-- Begin Material --
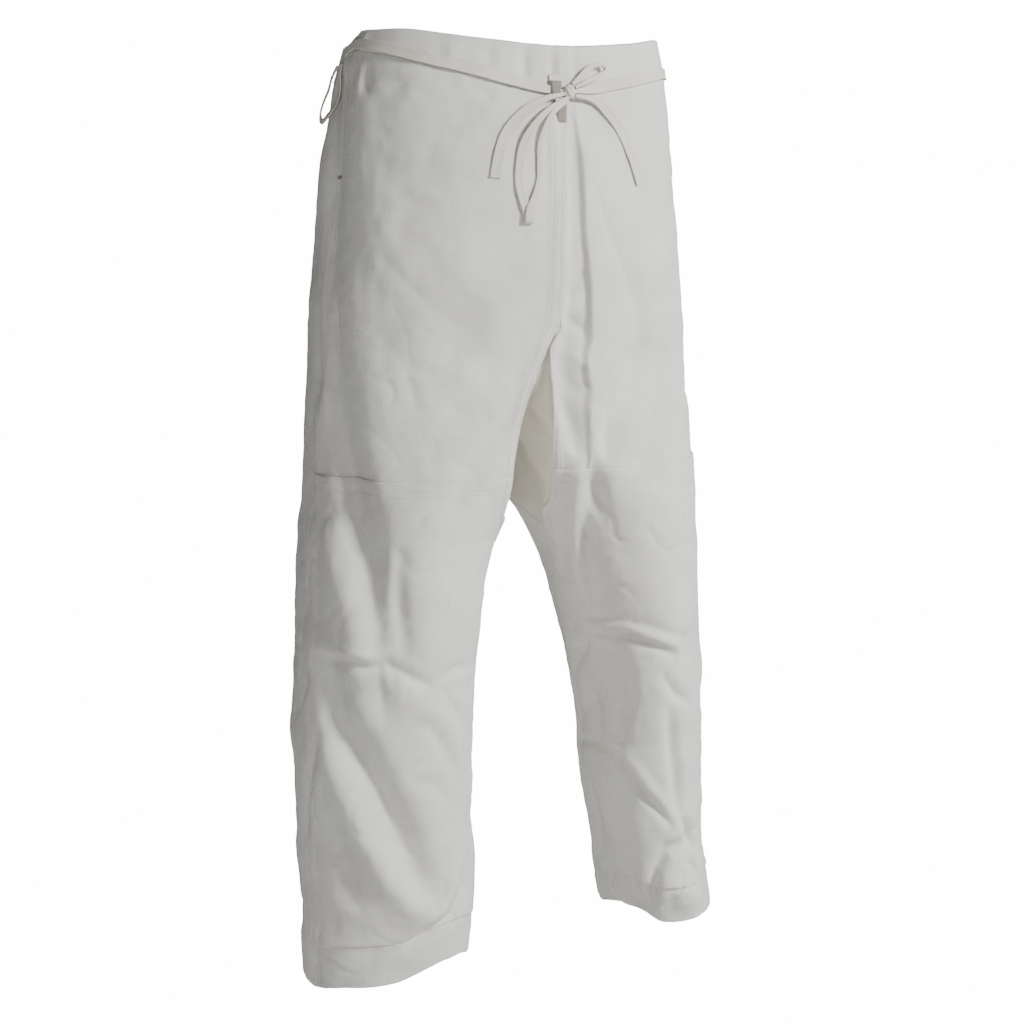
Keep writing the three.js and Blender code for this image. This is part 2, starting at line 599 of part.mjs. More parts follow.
// Smooth path through rows of [side, angle, height, lift off the cloth, width], or through given
// points with their outward direction and width.
function clothPath(rows, steps) {
  const points = rows.map((row) => row.point ?? clothPoint(row[0], row[1], row[2])
    .addScaledVector(outward(row[0], row[1], row[2]), row[3]));
  const outs = rows.map((row) => row.out ?? outward(row[0], row[1], row[2]));
  const widths = rows.map((row) => row.width ?? row[4]);
  const curve = new THREE.CatmullRomCurve3(points, false, 'centripetal');
  return spread(0, 1, steps + 1).map((t) => {
    const place = t * (rows.length - 1);
    const i = Math.min(rows.length - 2, Math.floor(place));
    const out = outs[i].clone().lerp(outs[i + 1], place - i).normalize();
    const width = widths[i] + (widths[i + 1] - widths[i]) * (place - i);
    return [curve.getPoint(t), out, width];
  });
}
function tape(name, rows, steps) {
  add(name, strip(clothPath(rows, steps), TAPE_THICK), tapeCotton);
}
const W = TAPE_WIDE;

// Knot beside the front loop
const KNOT_SIZE = [6, 4.2, 6.4];
const knotOut = outward(LEFT, 92.6, -25);
const knotAt = clothPoint(LEFT, 92.6, -25).addScaledVector(knotOut, BAND_OUT + 0.35 + KNOT_SIZE[1]);
const knot = new THREE.SphereGeometry(1, 12, 8);
knot.scale(...KNOT_SIZE);
knot.translate(knotAt.x, knotAt.y, knotAt.z);
knot.deleteAttribute('uv');
knot.deleteAttribute('normal');
const knotMesh = mergeVertices(knot);
knotMesh.computeVertexNormals();
add('bow_knot', knotMesh, tapeCotton);

// Start of a strand on the knot: its direction in degrees from the wearer's left, and its depth
// in front of the knot's middle.
function fromKnot(direction, depth, width) {
  const inner = Math.max(0, Math.abs(depth) - TAPE_THICK / 2);
  const around = Math.sqrt(1 - (inner / KNOT_SIZE[1]) ** 2);
  const reach = (size) => size * around + 0.6;
  const point = knotAt.clone().add(new THREE.Vector3(
    reach(KNOT_SIZE[0]) * Math.cos(degrees(direction)), -depth,
    reach(KNOT_SIZE[2]) * Math.sin(degrees(direction))));
  return { point, out: knotOut, width };
}

tape('tape_run_right', [[RIGHT, 179, 9, 2, 7], [RIGHT, 170, 7, 2, 10], [RIGHT, 156, 3.5, 2, W],
  [RIGHT, 138, -4, 2, W], [RIGHT, 119, -9.5, 2, W], [RIGHT, 107, -15.5, 2, W], [RIGHT, 96, -22, 2.2, 9],
  [RIGHT, 91.6, -24.2, 2.3, 6], fromKnot(180, -1.9, 4)], 24);
tape('tape_run_left', [fromKnot(4, -1.9, 4), [LEFT, 99.2, -23, 2.1, 8], [LEFT, 104, -20.6, 2, W],
  [LEFT, 116, -17, 2, W], [LEFT, 130, -14, 2, W], [LEFT, 146, -13, 2, W], [LEFT, 160, -13, 2, W],
  [LEFT, 174, -13, 2, 10], [LEFT, 179, -13, 2, 8]], 20);
tape('tape_end_right', [fromKnot(198, 1.6, 3), [RIGHT, 95.4, -32.5, 7, 5.5], [RIGHT, 99.8, -41.5, 5, 10],
  [RIGHT, 104.2, -55, 3, W], [RIGHT, 107.4, -70, 2.2, W], [RIGHT, 109.2, -86, 1.8, W],
  [RIGHT, 110, -99, 1.5, W], [RIGHT, 110.5, -114, 1.5, W]], 20);
tape('bow_loop_long', [fromKnot(237, 3.4, 3), [RIGHT, 95.2, -44, 8.4, 5.5],
  [RIGHT, 99.6, -60, 7, 9], [RIGHT, 102.4, -78, 5, W], [RIGHT, 103.7, -98, 3.8, 10],
  [RIGHT, 104.1, -120, 3.4, 9.5], [RIGHT, 103, -138, 3.8, 8.5], [RIGHT, 101.4, -151, 4.6, 6.5],
  [RIGHT, 99.6, -156.5, 5.8, 5.5], [RIGHT, 97.9, -151, 6.8, 6.5], [RIGHT, 96.8, -138, 7, 8.5],
  [RIGHT, 96.6, -120, 6.8, 9.5], [RIGHT, 96.8, -98, 6.8, 9.5], [RIGHT, 96.8, -80, 7.2, 9],
  [RIGHT, 95.4, -64, 8.2, 7], [RIGHT, 92.2, -47, 8.8, 4.2], fromKnot(262, 1.2, 2.4)], 42);
tape('tape_end_left', [fromKnot(-30, 1.2, 3), [LEFT, 99.8, -33, 4.2, 7], [LEFT, 104.4, -42, 2.8, W],
  [LEFT, 109, -57, 2, W], [LEFT, 113, -75, 1.6, W], [LEFT, 116.8, -98, 1.5, W],
  [LEFT, 120.5, -121, 1.5, W]], 18);
tape('bow_loop_short', [fromKnot(66, 0, 3), [LEFT, 95.2, -11, 4.6, 5], [LEFT, 97.6, -4.6, 4.6, 6.4],
  [LEFT, 100.2, 0, 5, 5.6], [LEFT, 103, 1, 5.8, 4], [LEFT, 104.9, -2, 6.8, 3.2],
  [LEFT, 104.2, -6.6, 7.8, 3.8], [LEFT, 101, -10.4, 8.8, 5.4], [LEFT, 97.4, -14.8, 9, 5],
  fromKnot(32, 2.2, 3)], 26);

// Loop of the drawstring that hangs out of the right side slit
tape('side_loop', [[RIGHT, 181.5, 1, 1.95, 7], [RIGHT, 182.2, -9, 2.1, 9], [RIGHT, 183.8, -22, 1.8, 10.5],
  [RIGHT, 186, -36, 2.2, 10], [RIGHT, 187.8, -47, 3.6, 8], [RIGHT, 190.6, -53.5, 5.8, 5],
  [RIGHT, 193, -47, 8, 8], [RIGHT, 192, -36, 7.8, 10], [RIGHT, 189.6, -22, 6.8, 10.5],
  [RIGHT, 186.8, -10, 5.4, 9], [RIGHT, 185.8, 2, 2.6, 6]], 26);

// Upright loop of cloth at the middle of the front, which the drawstring passes under
const loopRows = [[-10, 1.9, 9], [-14, 3.4, 9], [-22, 4.6, 9], [-34, 4.6, 9], [-44, 2.6, 9], [-53, 1.3, 9]];
add('front_loop', strip(loopRows.map(([z, lift, width]) => [
  clothPoint(RIGHT, 91.6, z).addScaledVector(outward(RIGHT, 91.6, z), lift + 0.2),
  outward(RIGHT, 91.6, z), width]), 1.4));

export default trousers;
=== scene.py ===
# Judo trousers in off-white cotton, filled out as if worn, with a tape drawstring tied in a bow.
import bpy, json, math
import numpy as np
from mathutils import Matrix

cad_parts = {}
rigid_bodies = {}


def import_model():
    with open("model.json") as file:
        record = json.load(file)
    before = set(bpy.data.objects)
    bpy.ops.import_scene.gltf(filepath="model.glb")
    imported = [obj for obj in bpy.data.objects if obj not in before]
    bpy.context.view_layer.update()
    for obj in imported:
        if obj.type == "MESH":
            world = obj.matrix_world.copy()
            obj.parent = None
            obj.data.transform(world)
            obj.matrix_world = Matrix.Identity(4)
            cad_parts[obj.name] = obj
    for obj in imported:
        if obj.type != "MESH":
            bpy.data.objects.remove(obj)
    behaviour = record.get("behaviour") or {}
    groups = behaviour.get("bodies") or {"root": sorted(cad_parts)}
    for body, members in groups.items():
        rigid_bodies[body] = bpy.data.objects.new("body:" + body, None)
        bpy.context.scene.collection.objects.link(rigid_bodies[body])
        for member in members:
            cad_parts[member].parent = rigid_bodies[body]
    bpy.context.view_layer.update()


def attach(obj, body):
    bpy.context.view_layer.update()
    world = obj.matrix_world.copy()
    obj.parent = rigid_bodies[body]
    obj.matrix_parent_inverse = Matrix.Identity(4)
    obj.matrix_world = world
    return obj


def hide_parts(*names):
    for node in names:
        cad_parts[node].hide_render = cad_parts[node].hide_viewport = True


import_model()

mm = 0.001
right, left = -1, 1

# Camera: a little to the wearer's right of the front, about level with the waist, looking down.
camera = dict(place=(-845.0, -1589.3, -130.0), down=10.6, azimuth=-28.0, lens=60.47, shiftX=0.0068)


def addCamera(c):
    data = bpy.data.cameras.new("camera")
    data.sensor_width, data.lens, data.shift_x = 36, c["lens"], c["shiftX"]
    data.clip_start, data.clip_end = 0.05, 100
    obj = bpy.data.objects.new("camera", data)
    obj.location = [v * mm for v in c["place"]]
    obj.rotation_euler = (math.radians(90 - c["down"]), 0, math.radians(c["azimuth"]))
    bpy.context.collection.objects.link(obj)
    bpy.context.scene.camera = obj


addCamera(camera)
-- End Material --
### Task statement
Only the lines from the one with "record = json.load(file)" through the end of the material are wanted; copy them exactly, both ends included.

### Problem solution
        record = json.load(file)
    before = set(bpy.data.objects)
    bpy.ops.import_scene.gltf(filepath="model.glb")
    imported = [obj for obj in bpy.data.objects if obj not in before]
    bpy.context.view_layer.update()
    for obj in imported:
        if obj.type == "MESH":
            world = obj.matrix_world.copy()
            obj.parent = None
            obj.data.transform(world)
            obj.matrix_world = Matrix.Identity(4)
            cad_parts[obj.name] = obj
    for obj in imported:
        if obj.type != "MESH":
            bpy.data.objects.remove(obj)
    behaviour = record.get("behaviour") or {}
    groups = behaviour.get("bodies") or {"root": sorted(cad_parts)}
    for body, members in groups.items():
        rigid_bodies[body] = bpy.data.objects.new("body:" + body, None)
        bpy.context.scene.collection.objects.link(rigid_bodies[body])
        for member in members:
            cad_parts[member].parent = rigid_bodies[body]
    bpy.context.view_layer.update()


def attach(obj, body):
    bpy.context.view_layer.update()
    world = obj.matrix_world.copy()
    obj.parent = rigid_bodies[body]
    obj.matrix_parent_inverse = Matrix.Identity(4)
    obj.matrix_world = world
    return obj


def hide_parts(*names):
    for node in names:
        cad_parts[node].hide_render = cad_parts[node].hide_viewport = True


import_model()

mm = 0.001
right, left = -1, 1

# Camera: a little to the wearer's right of the front, about level with the waist, looking down.
camera = dict(place=(-845.0, -1589.3, -130.0), down=10.6, azimuth=-28.0, lens=60.47, shiftX=0.0068)


def addCamera(c):
    data = bpy.data.cameras.new("camera")
    data.sensor_width, data.lens, data.shift_x = 36, c["lens"], c["shiftX"]
    data.clip_start, data.clip_end = 0.05, 100
    obj = bpy.data.objects.new("camera", data)
    obj.location = [v * mm for v in c["place"]]
    obj.rotation_euler = (math.radians(90 - c["down"]), 0, math.radians(c["azimuth"]))
    bpy.context.collection.objects.link(obj)
    bpy.context.scene.camera = obj


addCamera(camera)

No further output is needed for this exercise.